UK worked back to tie the game on a 3-pointer shot from guard Aaron Harrison, his only field goal of the day, but that was when Florida began putting the hammer down with free throws from Wilbekin and Prather, plus a couple key offensive rebounds. Out inched the UF lead. Then one Dorian Finney-Smith (8 points, 5 rebounds) grabbed an offensive board in traffice and passed it out to Michael Frazier II for a knifing 3-pointer — his only basket of the game — and five-point lead at the 4:16 mark.
Kentucky got the margin back to three, but never any closer.
Andrew Harrison led UK with 20 points, but Randle, the team’s scoring and rebounding leader, totaled just three points over the final 22 minutes and was held without a field goal during that stretch in the face of UF’s swarming, collapsing defense.
"You just don’t walk in here and win because you get lucky," UF coach Billy Donovan said after just his fourth victory in 18 trips to Rupp. "You have to play well and do some things in the game."
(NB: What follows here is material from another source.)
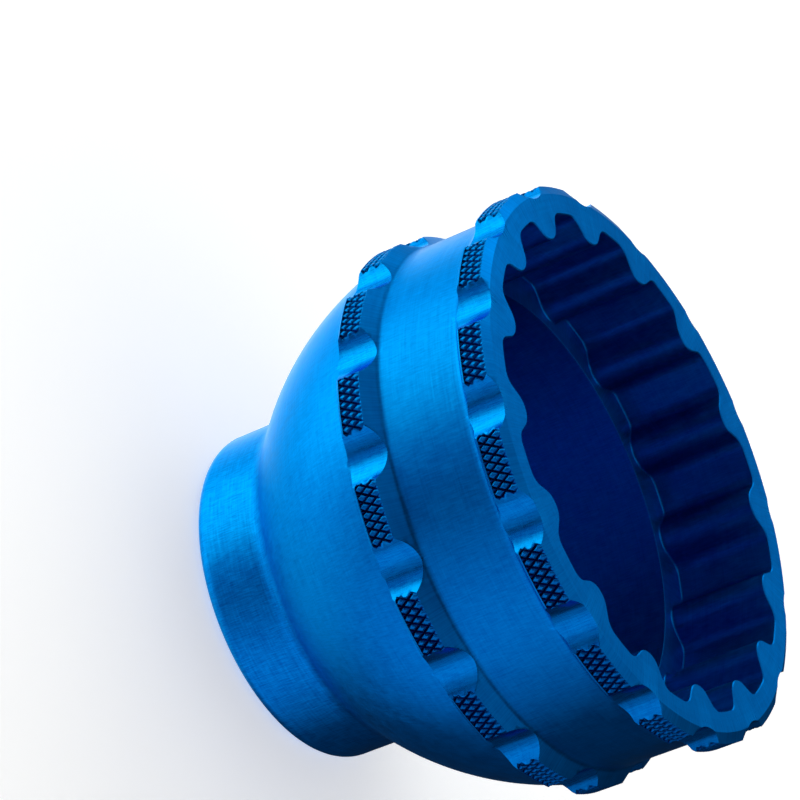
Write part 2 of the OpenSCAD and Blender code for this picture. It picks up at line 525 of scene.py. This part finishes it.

The Gators were going to guard, that was a given. But they had to overcome another tough first-half shooting effort (10-for-30 from the floor, 1-for-9 from 3), battle the much bigger Wildcats to a draw on the glass (UKâs edge was just 31-28 ) and not waste scoring opportunities at the free-throw line (Florida went 22-for-28).
"It was kind of something where you had to stay the course," Donovan said.
The fans started filing out with more than a minute to go. When Prather worked free for a run-out layup, and was fouled with 38 seconds left, Rupp Arena turned mausoleum.
Except for a few scattered screams from the rafters directed at the officials.
"It was eerie," Young said.
Because it was different.
"We heard somebody say that if you win at Kentucky, it gets really quiet," Prather said. "I didn’t think it could get that quiet."
Make no mistake. The silence was heard around the SEC.
The Gators are old, the Gators are good, and the Gators know how to win. Now they’ve won in the nation’s most difficult venue.
"We just looked at each other and said, ‘Let’s get it done.’ We can do that and believe it because we’re seniors and we’ve been hardened," Prather said. "We know how to get through the tough nights like these."